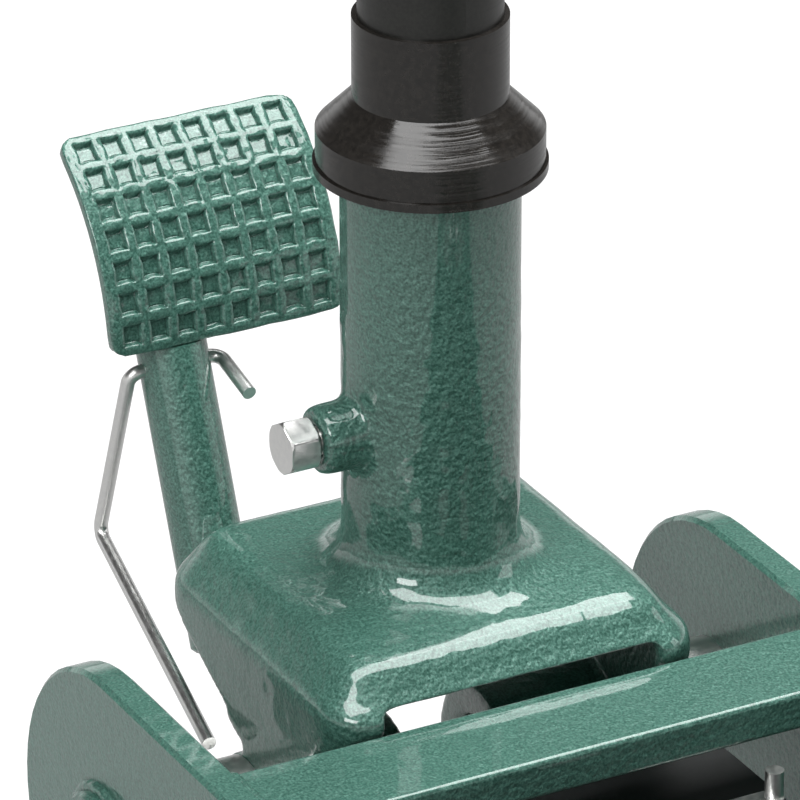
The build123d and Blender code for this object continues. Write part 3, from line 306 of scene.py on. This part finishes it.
# %% Speckle between two colours
speckle, speckle_in, speckle_out = new_group(
    "speckle",
    [("Dark", "NodeSocketColor", (0, 0, 0, 1)), ("Light", "NodeSocketColor", (1, 1, 1, 1)),
     ("Size", "NodeSocketFloat", 900.0),
     ("Low", "NodeSocketFloat", 0.35), ("High", "NodeSocketFloat", 0.65)],
    [("Color", "NodeSocketColor"), ("Mask", "NodeSocketFloat")],
)
fine = noise(speckle, 900, 3, 0.6)
speckle.links.new(speckle_in.outputs["Size"], fine.inputs["Scale"])
spread = speckle.nodes.new("ShaderNodeMapRange")
speckle.links.new(fine.outputs["Fac"], spread.inputs["Value"])
speckle.links.new(speckle_in.outputs["Low"], spread.inputs["From Min"])
speckle.links.new(speckle_in.outputs["High"], spread.inputs["From Max"])
blend = speckle.nodes.new("ShaderNodeMix")
blend.data_type = "RGBA"
speckle.links.new(spread.outputs["Result"], blend.inputs["Factor"])
speckle.links.new(speckle_in.outputs["Dark"], blend.inputs["A"])
speckle.links.new(speckle_in.outputs["Light"], blend.inputs["B"])
speckle.links.new(blend.outputs["Result"], speckle_out.inputs["Color"])
speckle.links.new(spread.outputs["Result"], speckle_out.inputs["Mask"])

# %% [markdown]
# The second group is a height. Slow noise gives the waves of thick paint, and a share of fast
# noise gives its grain.

# %% Uneven height out of two noises
peel, peel_in, peel_out = new_group(
    "uneven_height",
    [("Coarse Size", "NodeSocketFloat", 60.0), ("Fine Size", "NodeSocketFloat", 500.0),
     ("Fine Share", "NodeSocketFloat", 0.3)],
    [("Height", "NodeSocketFloat")],
)
coarse = noise(peel, 60, 1)
grain = noise(peel, 500, 2)
peel.links.new(peel_in.outputs["Coarse Size"], coarse.inputs["Scale"])
peel.links.new(peel_in.outputs["Fine Size"], grain.inputs["Scale"])
both = peel.nodes.new("ShaderNodeMix")
peel.links.new(peel_in.outputs["Fine Share"], both.inputs["Factor"])
peel.links.new(coarse.outputs["Fac"], both.inputs["A"])
peel.links.new(grain.outputs["Fac"], both.inputs["B"])
peel.links.new(both.outputs["Result"], peel_out.inputs["Height"])

# %% [markdown]
# The third group squeezes the place along Z before it asks for noise, which draws thin rings
# round every upright axis.

# %% Turned rings: noise that changes fast along Z and slowly round it
turned, turned_in, turned_out = new_group(
    "turned_lines",
    [("Low", "NodeSocketFloat", 0.35), ("High", "NodeSocketFloat", 0.65)],
    [("Height", "NodeSocketFloat")],
)
turned_place = turned.nodes.new("ShaderNodeTexCoord")
squeeze = turned.nodes.new("ShaderNodeVectorMath")
squeeze.operation = "MULTIPLY"
squeeze.inputs[1].default_value = (26, 26, 950)
rings = turned.nodes.new("ShaderNodeTexNoise")
rings.inputs["Scale"].default_value = 1.0
rings.inputs["Detail"].default_value = 3
sharpen = turned.nodes.new("ShaderNodeMapRange")
turned.links.new(turned_place.outputs["Object"], squeeze.inputs[0])
turned.links.new(squeeze.outputs["Vector"], rings.inputs["Vector"])
turned.links.new(rings.outputs["Fac"], sharpen.inputs["Value"])
turned.links.new(turned_in.outputs["Low"], sharpen.inputs["From Min"])
turned.links.new(turned_in.outputs["High"], sharpen.inputs["From Max"])
turned.links.new(sharpen.outputs["Result"], turned_out.inputs["Height"])
print("groups:", speckle.name, peel.name, "and", turned.name)

# %% [markdown]
# ## Finishes
# Each finish is a Principled shader fed by the groups. The enamel is a dark blue-green with fine
# silver-green flakes under a gloss coat, whose surface is slightly wavy like orange skin. The
# collar is rubber turned on a lathe, so its gloss changes in rings.

# %% A helper that makes one finish


def finish(name, dark, light, size, rough, metallic=0.0, coat=0.0, coat_rough=0.05, bump=0.1,
           depth=1.0, coarse_size=60.0, fine_size=500.0, fine_share=0.3, low=0.35, high=0.65,
           rough_swing=0.05, lines=False):
    """A Principled material with speckled colour, uneven roughness and a bump."""
    mat = bpy.data.materials.new(name)
    mat.use_nodes = True
    nodes, links = mat.node_tree.nodes, mat.node_tree.links
    shader = nodes["Principled BSDF"]
    shader.inputs["Metallic"].default_value = metallic
    shader.inputs["Coat Weight"].default_value = coat
    shader.inputs["Coat Roughness"].default_value = coat_rough
    spots = nodes.new("ShaderNodeGroup")
    spots.node_tree = speckle
    spots.inputs["Dark"].default_value = (*dark, 1)
    spots.inputs["Light"].default_value = (*light, 1)
    spots.inputs["Size"].default_value = size
    spots.inputs["Low"].default_value = low
    spots.inputs["High"].default_value = high
    links.new(spots.outputs["Color"], shader.inputs["Base Color"])
    gloss = nodes.new("ShaderNodeMapRange")
    gloss.inputs["To Min"].default_value = rough - rough_swing
    gloss.inputs["To Max"].default_value = rough + rough_swing
    links.new(spots.outputs["Mask"], gloss.inputs["Value"])
    if lines:
        rings = nodes.new("ShaderNodeGroup")
        rings.node_tree = turned
        links.new(rings.outputs["Height"], gloss.inputs["Value"])
    links.new(gloss.outputs["Result"], shader.inputs["Roughness"])
    waves = nodes.new("ShaderNodeGroup")
    waves.node_tree = peel
    waves.inputs["Coarse Size"].default_value = coarse_size
    waves.inputs["Fine Size"].default_value = fine_size
    waves.inputs["Fine Share"].default_value = fine_share
    lift = nodes.new("ShaderNodeBump")
    lift.inputs["Strength"].default_value = bump
    lift.inputs["Distance"].default_value = depth * MM
    links.new((rings if lines else waves).outputs["Height"], lift.inputs["Height"])
    links.new(lift.outputs["Normal"], shader.inputs["Normal"])
    return mat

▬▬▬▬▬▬

_GIVEN PROBLEM_:
The required output is the exact run of lines from the beginning of the listing above to the line that contains "# noise gives its grain.", inclusive of both.

_RESPONSE BELOW_:
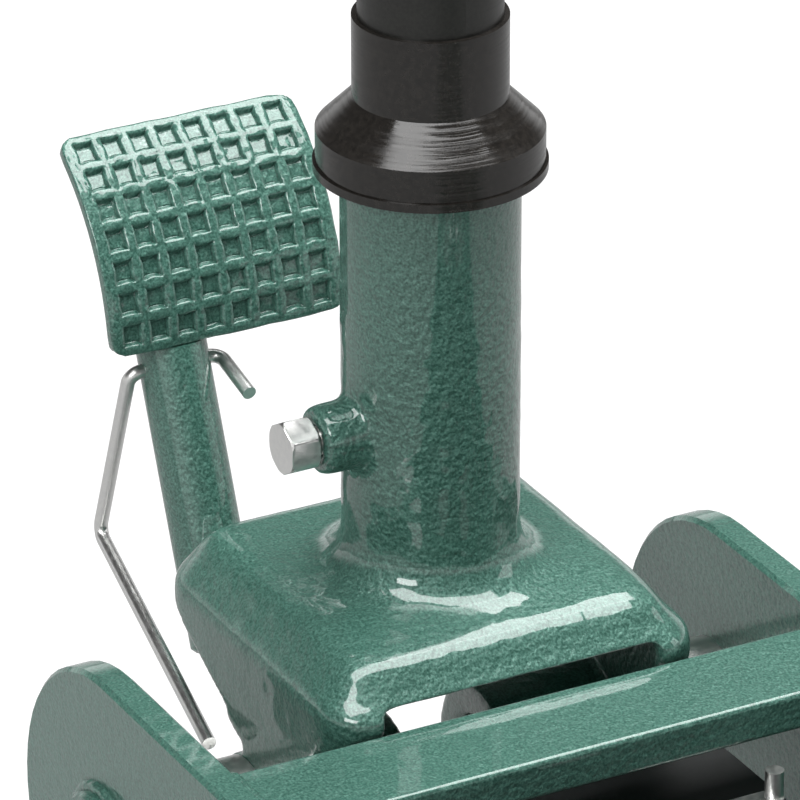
The build123d and Blender code for this object continues. Write part 3, from line 306 of scene.py on. This part finishes it.
# %% Speckle between two colours
speckle, speckle_in, speckle_out = new_group(
    "speckle",
    [("Dark", "NodeSocketColor", (0, 0, 0, 1)), ("Light", "NodeSocketColor", (1, 1, 1, 1)),
     ("Size", "NodeSocketFloat", 900.0),
     ("Low", "NodeSocketFloat", 0.35), ("High", "NodeSocketFloat", 0.65)],
    [("Color", "NodeSocketColor"), ("Mask", "NodeSocketFloat")],
)
fine = noise(speckle, 900, 3, 0.6)
speckle.links.new(speckle_in.outputs["Size"], fine.inputs["Scale"])
spread = speckle.nodes.new("ShaderNodeMapRange")
speckle.links.new(fine.outputs["Fac"], spread.inputs["Value"])
speckle.links.new(speckle_in.outputs["Low"], spread.inputs["From Min"])
speckle.links.new(speckle_in.outputs["High"], spread.inputs["From Max"])
blend = speckle.nodes.new("ShaderNodeMix")
blend.data_type = "RGBA"
speckle.links.new(spread.outputs["Result"], blend.inputs["Factor"])
speckle.links.new(speckle_in.outputs["Dark"], blend.inputs["A"])
speckle.links.new(speckle_in.outputs["Light"], blend.inputs["B"])
speckle.links.new(blend.outputs["Result"], speckle_out.inputs["Color"])
speckle.links.new(spread.outputs["Result"], speckle_out.inputs["Mask"])

# %% [markdown]
# The second group is a height. Slow noise gives the waves of thick paint, and a share of fast
# noise gives its grain.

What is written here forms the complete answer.